For newer companies, a wordmark-only launch can be strategic. It builds name recognition without the additional investment of establishing symbol recognition simultaneously. A symbol can always be added later as the brand matures and the need for a compact visual identifier becomes more pressing.

Combining Symbols With Typography

The relationship between a symbol and its accompanying wordmark defines the overall logo composition. A symbol can sit to the left of the wordmark (horizontal lockup), above it (stacked lockup), or be integrated directly into the lettering (embedded mark). Each arrangement creates a different visual hierarchy and serves different application contexts. Horizontal lockups work well in website headers and email signatures.
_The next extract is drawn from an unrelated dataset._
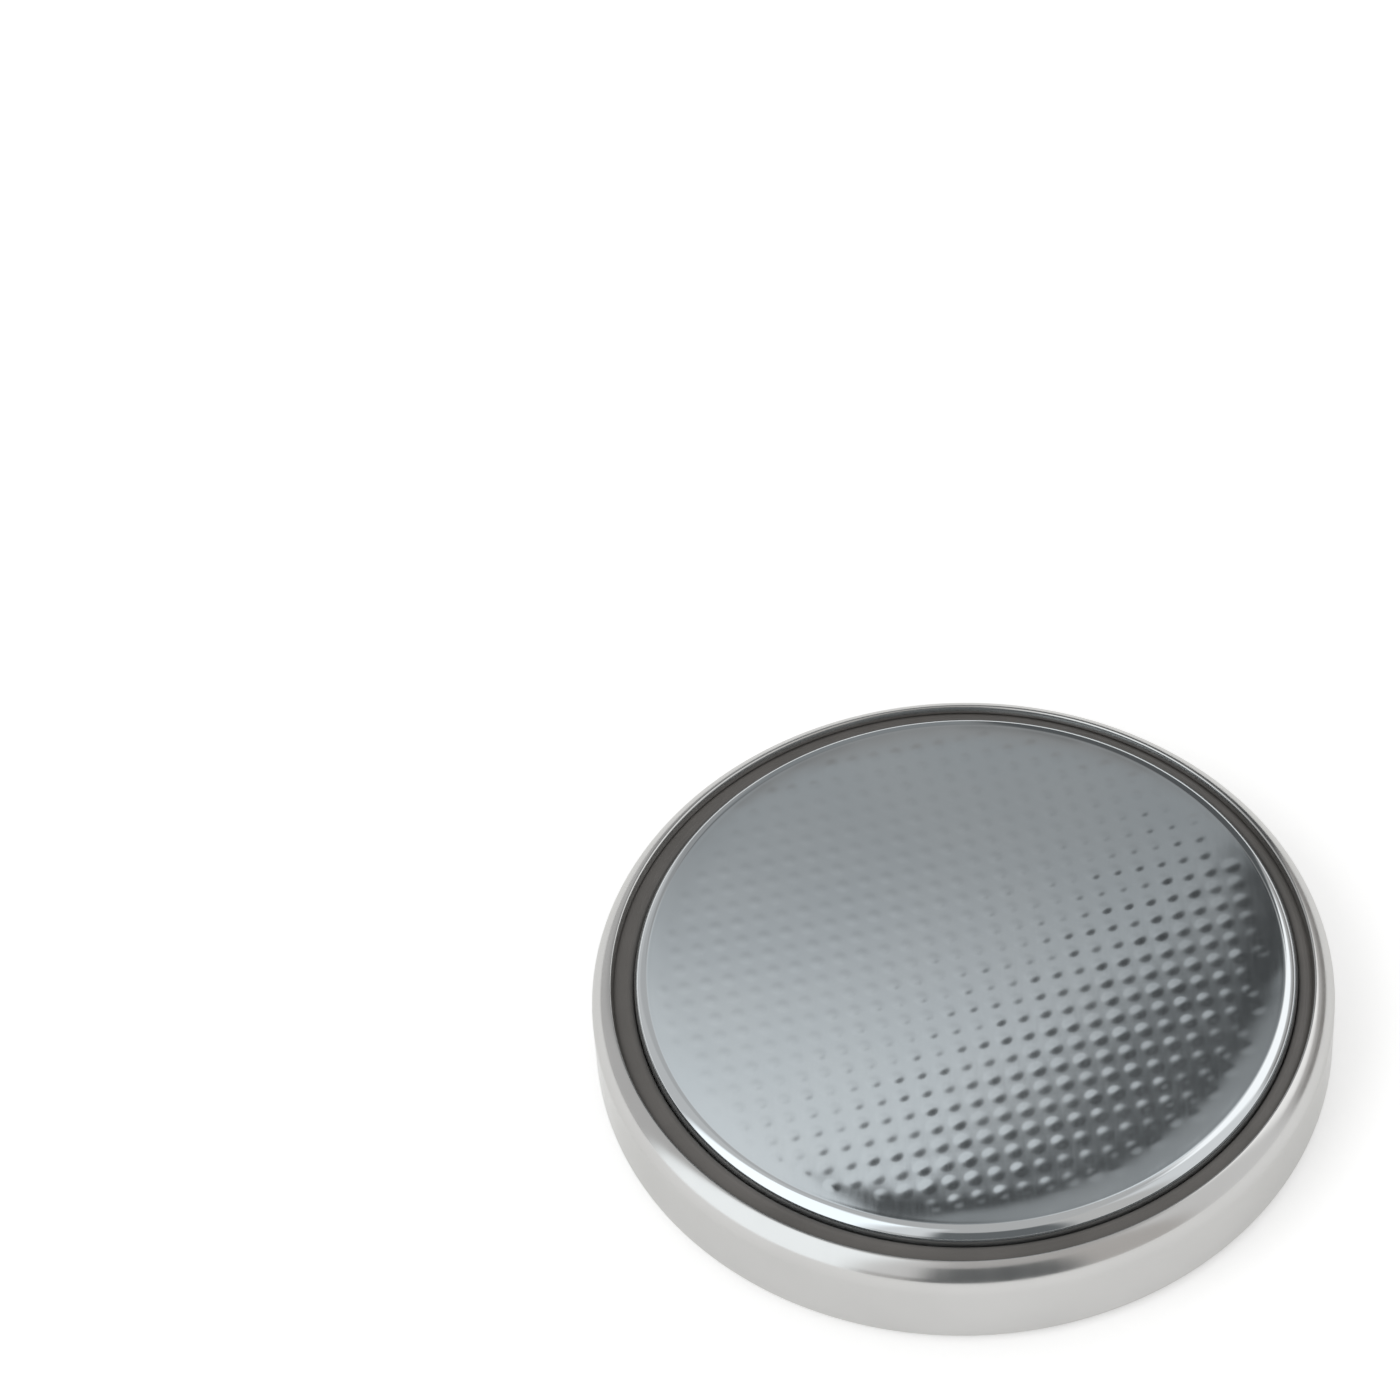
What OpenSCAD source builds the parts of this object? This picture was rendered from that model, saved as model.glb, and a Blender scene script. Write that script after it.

Stacked versions work better in square or vertical formats like app icons and social media profiles.

The visual weight of the symbol should balance the visual weight of the wordmark. A heavy, dense symbol paired with light, thin typography creates an uncomfortable imbalance. Similarly, a delicate line symbol next to bold, heavy lettering feels disjointed. Match the stroke weights, proportions, and overall density between the two elements so they feel like parts of one unified design rather than two unrelated graphics placed next to each other.

Spacing between the symbol and wordmark matters more than most designers initially realize. Too close, and the elements feel cramped and unprofessional. Too far apart, and they stop reading as a single brand mark. The optimal spacing is typically equal to or slightly greater than the width of one letter in the wordmark. This distance maintains visual connection while giving both elements room to breathe.

Key Takeaway

Choose a symbol that communicates your brand values through its form, scales cleanly from 16 pixels to full size, and differentiates you from the specific competitors your customers are comparing you against.